With the announcement of TimescaleDB 2.0 and the option to use clustering for multi-node deployments in the open source version, we can continue to use open source TimescaleDB without an issue.
We’re still running a single node instance, but we do plan on implementing clusters at some point. We’ve tested clustering in the past, but there were bugs, so we never committed fully. We also haven’t used partitioning. If we try clustering again and we still run into issues or if it doesn’t allow us to scale the way we want to, partitioning is the next thing on the list for us to test.
One recent optimization we’ve made is to have chunks fit in RAM. This is a recommendation I discovered recently in TimescaleDB’s documentation around best practices.
For a long time, we had our chunk interval set as a single day (24 hours). When we weren’t even breaking 200M queries a few years ago, that was fine. But we’ve grown so much, so each of our TimescaleDB servers has a separate chunk interval time. Our primary server is now set at 4 hours, and our dedicated query server (the one handling 6B queries daily) is set to 20 minutes. This is a recent change, so it will take some time to get a clear idea of how much this change has benefited our infrastructure.
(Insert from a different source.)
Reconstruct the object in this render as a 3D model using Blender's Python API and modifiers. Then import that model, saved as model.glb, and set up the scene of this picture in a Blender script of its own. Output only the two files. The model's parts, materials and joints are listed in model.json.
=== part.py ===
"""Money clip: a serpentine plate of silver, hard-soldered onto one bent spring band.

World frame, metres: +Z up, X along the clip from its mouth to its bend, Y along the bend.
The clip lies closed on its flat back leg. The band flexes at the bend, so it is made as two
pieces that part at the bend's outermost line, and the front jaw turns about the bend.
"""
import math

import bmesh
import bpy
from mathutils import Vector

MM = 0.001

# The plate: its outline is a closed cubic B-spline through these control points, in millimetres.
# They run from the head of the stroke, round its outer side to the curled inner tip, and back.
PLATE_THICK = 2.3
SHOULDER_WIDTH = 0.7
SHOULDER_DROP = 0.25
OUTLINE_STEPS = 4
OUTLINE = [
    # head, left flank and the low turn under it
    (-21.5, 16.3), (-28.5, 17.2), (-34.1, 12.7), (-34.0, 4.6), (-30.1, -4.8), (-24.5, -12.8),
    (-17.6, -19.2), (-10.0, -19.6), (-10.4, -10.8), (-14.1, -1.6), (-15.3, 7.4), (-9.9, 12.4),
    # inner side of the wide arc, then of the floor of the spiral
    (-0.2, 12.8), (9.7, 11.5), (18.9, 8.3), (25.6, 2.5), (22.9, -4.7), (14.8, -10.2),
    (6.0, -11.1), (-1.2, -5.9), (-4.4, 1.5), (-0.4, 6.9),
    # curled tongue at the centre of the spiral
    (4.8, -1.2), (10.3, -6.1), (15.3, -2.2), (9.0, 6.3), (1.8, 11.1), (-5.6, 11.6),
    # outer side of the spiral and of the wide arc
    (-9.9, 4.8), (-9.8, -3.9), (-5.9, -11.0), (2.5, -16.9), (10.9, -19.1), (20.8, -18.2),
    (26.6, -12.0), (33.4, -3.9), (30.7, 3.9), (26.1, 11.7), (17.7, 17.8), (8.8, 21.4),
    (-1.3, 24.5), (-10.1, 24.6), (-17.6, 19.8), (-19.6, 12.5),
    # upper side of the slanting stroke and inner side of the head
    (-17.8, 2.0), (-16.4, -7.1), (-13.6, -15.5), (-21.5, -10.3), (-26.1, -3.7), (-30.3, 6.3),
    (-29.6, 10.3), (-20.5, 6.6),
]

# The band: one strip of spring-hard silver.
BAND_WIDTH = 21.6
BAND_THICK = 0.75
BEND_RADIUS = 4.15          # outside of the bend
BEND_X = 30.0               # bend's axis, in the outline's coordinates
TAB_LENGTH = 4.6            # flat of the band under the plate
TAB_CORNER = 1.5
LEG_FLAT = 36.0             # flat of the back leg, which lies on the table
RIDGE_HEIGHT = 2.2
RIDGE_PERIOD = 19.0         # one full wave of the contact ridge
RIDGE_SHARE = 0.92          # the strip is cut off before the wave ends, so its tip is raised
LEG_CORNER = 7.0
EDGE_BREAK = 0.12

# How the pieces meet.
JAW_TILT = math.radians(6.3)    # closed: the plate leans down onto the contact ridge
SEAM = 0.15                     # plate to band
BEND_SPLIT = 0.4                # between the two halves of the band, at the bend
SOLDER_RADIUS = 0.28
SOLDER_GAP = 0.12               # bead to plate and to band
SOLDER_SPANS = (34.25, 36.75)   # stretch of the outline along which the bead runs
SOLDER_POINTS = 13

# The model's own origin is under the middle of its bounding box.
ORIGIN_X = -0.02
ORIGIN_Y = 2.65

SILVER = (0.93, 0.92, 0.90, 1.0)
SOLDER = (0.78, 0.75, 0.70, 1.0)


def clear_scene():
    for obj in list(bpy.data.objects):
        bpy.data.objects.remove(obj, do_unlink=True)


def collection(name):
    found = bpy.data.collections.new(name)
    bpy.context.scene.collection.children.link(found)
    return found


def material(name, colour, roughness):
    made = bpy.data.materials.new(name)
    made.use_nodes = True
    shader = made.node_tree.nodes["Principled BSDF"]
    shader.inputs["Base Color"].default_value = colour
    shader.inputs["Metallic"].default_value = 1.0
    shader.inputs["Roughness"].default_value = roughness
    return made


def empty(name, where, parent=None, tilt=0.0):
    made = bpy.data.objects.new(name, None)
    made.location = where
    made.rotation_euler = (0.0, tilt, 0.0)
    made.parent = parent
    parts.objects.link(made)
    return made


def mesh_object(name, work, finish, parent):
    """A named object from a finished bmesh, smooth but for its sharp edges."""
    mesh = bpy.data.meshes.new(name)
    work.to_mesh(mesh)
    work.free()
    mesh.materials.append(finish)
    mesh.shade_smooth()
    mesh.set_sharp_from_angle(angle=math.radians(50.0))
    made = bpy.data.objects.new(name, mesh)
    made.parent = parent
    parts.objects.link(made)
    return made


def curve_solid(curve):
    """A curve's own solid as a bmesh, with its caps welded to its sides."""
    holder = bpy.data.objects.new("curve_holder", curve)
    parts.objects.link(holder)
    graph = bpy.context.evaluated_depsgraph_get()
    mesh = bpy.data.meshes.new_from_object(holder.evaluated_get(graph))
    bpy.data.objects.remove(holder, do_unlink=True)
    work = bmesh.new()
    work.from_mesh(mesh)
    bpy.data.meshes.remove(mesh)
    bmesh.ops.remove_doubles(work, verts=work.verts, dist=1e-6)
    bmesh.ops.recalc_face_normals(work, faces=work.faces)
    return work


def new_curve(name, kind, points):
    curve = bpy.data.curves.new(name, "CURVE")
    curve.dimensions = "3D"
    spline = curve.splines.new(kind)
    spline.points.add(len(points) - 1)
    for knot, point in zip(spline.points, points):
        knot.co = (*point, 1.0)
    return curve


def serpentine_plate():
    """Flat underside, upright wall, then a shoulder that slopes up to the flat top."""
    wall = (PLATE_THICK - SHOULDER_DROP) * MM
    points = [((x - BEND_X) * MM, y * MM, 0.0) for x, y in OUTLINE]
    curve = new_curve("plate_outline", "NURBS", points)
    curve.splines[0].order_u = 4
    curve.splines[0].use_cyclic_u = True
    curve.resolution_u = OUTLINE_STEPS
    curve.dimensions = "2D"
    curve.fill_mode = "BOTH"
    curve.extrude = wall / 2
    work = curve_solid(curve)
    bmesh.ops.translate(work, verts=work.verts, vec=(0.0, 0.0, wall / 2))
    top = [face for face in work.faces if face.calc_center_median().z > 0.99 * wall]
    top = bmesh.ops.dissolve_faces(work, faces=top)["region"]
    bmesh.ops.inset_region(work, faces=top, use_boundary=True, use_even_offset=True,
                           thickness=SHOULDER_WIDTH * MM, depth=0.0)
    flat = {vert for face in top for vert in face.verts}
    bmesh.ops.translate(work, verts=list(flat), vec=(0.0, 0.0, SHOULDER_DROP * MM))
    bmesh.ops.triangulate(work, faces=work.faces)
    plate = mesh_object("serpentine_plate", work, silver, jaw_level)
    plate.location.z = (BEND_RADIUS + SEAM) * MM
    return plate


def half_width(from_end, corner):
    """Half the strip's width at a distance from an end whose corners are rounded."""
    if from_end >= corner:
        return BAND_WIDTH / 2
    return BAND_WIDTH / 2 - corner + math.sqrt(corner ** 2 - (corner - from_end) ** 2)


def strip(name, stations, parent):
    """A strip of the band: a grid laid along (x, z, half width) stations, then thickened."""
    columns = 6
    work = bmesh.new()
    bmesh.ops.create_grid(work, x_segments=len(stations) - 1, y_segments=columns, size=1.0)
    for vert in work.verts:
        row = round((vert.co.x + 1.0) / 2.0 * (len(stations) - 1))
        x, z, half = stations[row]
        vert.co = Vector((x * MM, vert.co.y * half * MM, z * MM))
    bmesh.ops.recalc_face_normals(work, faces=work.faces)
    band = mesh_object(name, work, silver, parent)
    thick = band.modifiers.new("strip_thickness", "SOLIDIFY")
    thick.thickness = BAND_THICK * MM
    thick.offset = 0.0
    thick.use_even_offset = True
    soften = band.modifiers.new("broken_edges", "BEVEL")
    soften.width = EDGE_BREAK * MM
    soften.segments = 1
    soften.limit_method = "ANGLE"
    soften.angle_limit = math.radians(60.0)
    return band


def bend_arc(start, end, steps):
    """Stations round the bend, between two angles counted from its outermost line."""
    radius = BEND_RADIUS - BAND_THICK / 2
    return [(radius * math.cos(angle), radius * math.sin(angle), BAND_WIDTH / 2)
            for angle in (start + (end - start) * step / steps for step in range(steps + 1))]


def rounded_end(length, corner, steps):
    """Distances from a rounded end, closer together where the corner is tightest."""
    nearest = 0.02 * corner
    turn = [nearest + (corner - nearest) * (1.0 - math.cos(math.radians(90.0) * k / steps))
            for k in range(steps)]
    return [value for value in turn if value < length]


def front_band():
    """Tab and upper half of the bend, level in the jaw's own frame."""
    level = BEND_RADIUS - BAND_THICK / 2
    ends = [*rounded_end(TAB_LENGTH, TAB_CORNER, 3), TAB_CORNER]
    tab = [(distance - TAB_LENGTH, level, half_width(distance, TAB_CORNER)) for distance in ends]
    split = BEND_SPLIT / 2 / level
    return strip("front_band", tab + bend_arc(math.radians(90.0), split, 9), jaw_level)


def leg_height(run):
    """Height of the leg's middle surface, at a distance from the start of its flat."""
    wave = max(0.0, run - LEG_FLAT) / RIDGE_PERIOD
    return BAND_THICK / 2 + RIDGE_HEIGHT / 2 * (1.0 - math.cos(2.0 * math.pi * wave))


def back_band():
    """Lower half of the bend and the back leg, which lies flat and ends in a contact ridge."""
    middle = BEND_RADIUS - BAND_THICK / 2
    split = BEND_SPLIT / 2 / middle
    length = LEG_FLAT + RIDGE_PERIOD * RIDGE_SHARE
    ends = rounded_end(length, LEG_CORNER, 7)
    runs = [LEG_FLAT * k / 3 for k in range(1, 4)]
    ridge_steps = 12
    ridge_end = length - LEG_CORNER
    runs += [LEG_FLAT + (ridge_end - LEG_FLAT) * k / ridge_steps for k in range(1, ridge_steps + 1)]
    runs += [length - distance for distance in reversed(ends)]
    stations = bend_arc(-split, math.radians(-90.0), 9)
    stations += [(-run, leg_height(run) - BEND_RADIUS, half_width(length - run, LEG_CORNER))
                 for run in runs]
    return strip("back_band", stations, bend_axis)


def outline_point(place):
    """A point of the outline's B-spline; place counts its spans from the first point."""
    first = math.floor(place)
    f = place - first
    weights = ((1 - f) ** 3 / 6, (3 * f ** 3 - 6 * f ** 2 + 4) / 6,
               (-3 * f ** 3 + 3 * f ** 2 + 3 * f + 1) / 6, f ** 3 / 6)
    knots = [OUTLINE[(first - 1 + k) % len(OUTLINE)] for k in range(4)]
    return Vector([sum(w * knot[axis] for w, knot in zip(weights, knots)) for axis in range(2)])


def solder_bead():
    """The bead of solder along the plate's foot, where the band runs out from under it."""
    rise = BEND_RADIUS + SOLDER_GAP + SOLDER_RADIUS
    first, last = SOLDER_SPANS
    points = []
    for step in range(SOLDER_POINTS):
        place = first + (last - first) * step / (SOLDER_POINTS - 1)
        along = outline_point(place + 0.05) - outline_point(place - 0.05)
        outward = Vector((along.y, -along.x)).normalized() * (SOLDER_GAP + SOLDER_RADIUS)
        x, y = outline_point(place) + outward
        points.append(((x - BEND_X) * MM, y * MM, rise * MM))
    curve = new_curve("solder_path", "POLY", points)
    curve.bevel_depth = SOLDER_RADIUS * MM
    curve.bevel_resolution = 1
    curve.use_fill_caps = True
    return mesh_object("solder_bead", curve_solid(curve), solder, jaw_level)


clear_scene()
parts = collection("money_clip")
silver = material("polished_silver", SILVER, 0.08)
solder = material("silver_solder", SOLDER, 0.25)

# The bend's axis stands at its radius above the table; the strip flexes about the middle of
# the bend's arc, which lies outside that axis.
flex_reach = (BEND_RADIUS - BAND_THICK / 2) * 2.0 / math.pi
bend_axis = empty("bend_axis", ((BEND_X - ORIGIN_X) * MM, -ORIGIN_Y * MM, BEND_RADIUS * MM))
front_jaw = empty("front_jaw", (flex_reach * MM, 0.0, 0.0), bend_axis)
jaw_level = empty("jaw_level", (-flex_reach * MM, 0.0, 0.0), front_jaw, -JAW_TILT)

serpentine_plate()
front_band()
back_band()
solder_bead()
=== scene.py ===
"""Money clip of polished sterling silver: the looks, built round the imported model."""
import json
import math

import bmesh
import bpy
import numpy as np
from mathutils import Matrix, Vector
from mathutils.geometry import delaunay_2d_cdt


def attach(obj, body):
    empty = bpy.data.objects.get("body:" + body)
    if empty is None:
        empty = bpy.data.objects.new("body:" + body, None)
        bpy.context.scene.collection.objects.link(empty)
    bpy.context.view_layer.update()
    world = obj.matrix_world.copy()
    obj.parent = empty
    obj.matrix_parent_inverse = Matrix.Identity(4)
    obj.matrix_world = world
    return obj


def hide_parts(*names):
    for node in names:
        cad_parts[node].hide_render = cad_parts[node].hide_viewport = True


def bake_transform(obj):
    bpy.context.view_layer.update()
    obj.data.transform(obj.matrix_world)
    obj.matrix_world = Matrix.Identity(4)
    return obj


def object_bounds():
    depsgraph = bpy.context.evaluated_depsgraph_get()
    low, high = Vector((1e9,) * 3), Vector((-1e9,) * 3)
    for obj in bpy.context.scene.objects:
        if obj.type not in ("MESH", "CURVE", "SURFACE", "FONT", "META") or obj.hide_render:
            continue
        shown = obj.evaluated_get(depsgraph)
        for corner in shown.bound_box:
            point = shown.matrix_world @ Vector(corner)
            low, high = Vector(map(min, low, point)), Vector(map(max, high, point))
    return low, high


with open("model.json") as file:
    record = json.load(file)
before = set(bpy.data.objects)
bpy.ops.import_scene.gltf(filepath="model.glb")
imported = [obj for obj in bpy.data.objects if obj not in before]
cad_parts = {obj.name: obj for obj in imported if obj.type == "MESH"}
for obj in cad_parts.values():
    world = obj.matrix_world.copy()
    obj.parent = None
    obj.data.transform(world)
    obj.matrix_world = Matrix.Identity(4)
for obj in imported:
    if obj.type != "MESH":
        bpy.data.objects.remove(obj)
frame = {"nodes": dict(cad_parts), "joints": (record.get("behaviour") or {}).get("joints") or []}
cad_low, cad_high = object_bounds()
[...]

After 2 years of scaling TimescaleDB, I can make more accurate estimates and plan better. Now I know what type of stress 1B queries will put on our current servers and what changes need to be made to accommodate those new queries. We’ve also carefully mapped out our costs for the next 3 years, which will only benefit us when we run into the inevitable hiccup.
There is a lot more we plan on testing with TimescaleDB going forward, but we have a good idea of what the future of our server infrastructure will look like.